While a young academic I was caught up in the first New Left around Outlook and Arena because it was a development of the Old Left. But gradually, with rise of new middle class and the generational revolt of the 1960s, the class composition of the left changed. The second New Left, with which I was also associated through Sydney’s Free U and a series of left conferences for intellectuals, was middle class, bohemian and mostly located in educational institutions. It introduced me to participatory democracy and anarchist ideas (the latter only partly acknowledged by me at the time).

******

Finally, two reflections: academics were not working class in cultural or structural terms when I began, and very few had working class backgrounds (I can recall meeting only one). But now that most suffer from precarious employment the class position of academics has changed. They have lost almost all control of their labour power. There has also been a corresponding change in the understanding of intellectuals, away from the purely cognitive to a functional understanding, so that what they do can be called ‘work’. In this sense too academics are becoming part of a post-industrial working class.
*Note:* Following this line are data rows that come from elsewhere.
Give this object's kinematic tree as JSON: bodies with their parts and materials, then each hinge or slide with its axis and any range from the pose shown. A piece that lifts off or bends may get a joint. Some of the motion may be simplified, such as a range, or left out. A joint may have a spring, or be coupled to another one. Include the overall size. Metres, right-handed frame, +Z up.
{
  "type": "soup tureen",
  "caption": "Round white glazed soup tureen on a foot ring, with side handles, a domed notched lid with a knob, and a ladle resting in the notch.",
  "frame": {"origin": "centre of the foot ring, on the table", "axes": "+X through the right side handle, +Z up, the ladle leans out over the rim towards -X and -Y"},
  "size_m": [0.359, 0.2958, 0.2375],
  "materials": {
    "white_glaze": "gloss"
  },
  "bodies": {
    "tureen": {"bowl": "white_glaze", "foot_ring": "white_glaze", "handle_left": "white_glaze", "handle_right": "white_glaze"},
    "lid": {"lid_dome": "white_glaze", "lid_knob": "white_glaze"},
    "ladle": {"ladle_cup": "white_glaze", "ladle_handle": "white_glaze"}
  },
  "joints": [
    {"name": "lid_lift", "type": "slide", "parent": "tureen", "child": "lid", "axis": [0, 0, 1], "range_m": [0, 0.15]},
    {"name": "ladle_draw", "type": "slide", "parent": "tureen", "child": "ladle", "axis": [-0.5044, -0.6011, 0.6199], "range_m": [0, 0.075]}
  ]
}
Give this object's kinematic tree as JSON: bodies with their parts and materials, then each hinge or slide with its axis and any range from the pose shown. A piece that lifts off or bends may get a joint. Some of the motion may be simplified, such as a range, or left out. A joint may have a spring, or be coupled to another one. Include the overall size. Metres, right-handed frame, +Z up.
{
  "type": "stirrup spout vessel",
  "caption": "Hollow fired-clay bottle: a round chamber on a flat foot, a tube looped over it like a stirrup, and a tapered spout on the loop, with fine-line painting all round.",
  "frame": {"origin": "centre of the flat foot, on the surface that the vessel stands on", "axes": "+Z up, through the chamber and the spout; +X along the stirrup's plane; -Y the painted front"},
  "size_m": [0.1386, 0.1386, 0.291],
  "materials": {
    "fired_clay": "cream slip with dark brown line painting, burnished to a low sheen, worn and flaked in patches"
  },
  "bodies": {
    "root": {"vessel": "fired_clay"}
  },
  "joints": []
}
Bearing this in mind, let us not be taken in by the apparently progressive idea of making the student population more representative. When radical intellectuals first turned their attention to the role of universities it was in the 1910s. By that time there were some bursaries and scholarships for university study. Did the radicals call for an increase in the number of ‘low SES’ students? Yes, but their demand was also much broader. They advocated a radical reform of universities from a working-class point of view, including what was taught, how it was taught, and how decisions were made. Of course, in making this demand they had the benefit of a surge of support for popular control of government, for democracy as a social movement. If that kind of ‘savage democracy’ were to rise again – as it might, in the light of the recent popular movements elsewhere – it would make it possible to envisage something new in Australia’s higher education policy: the democratization of universities.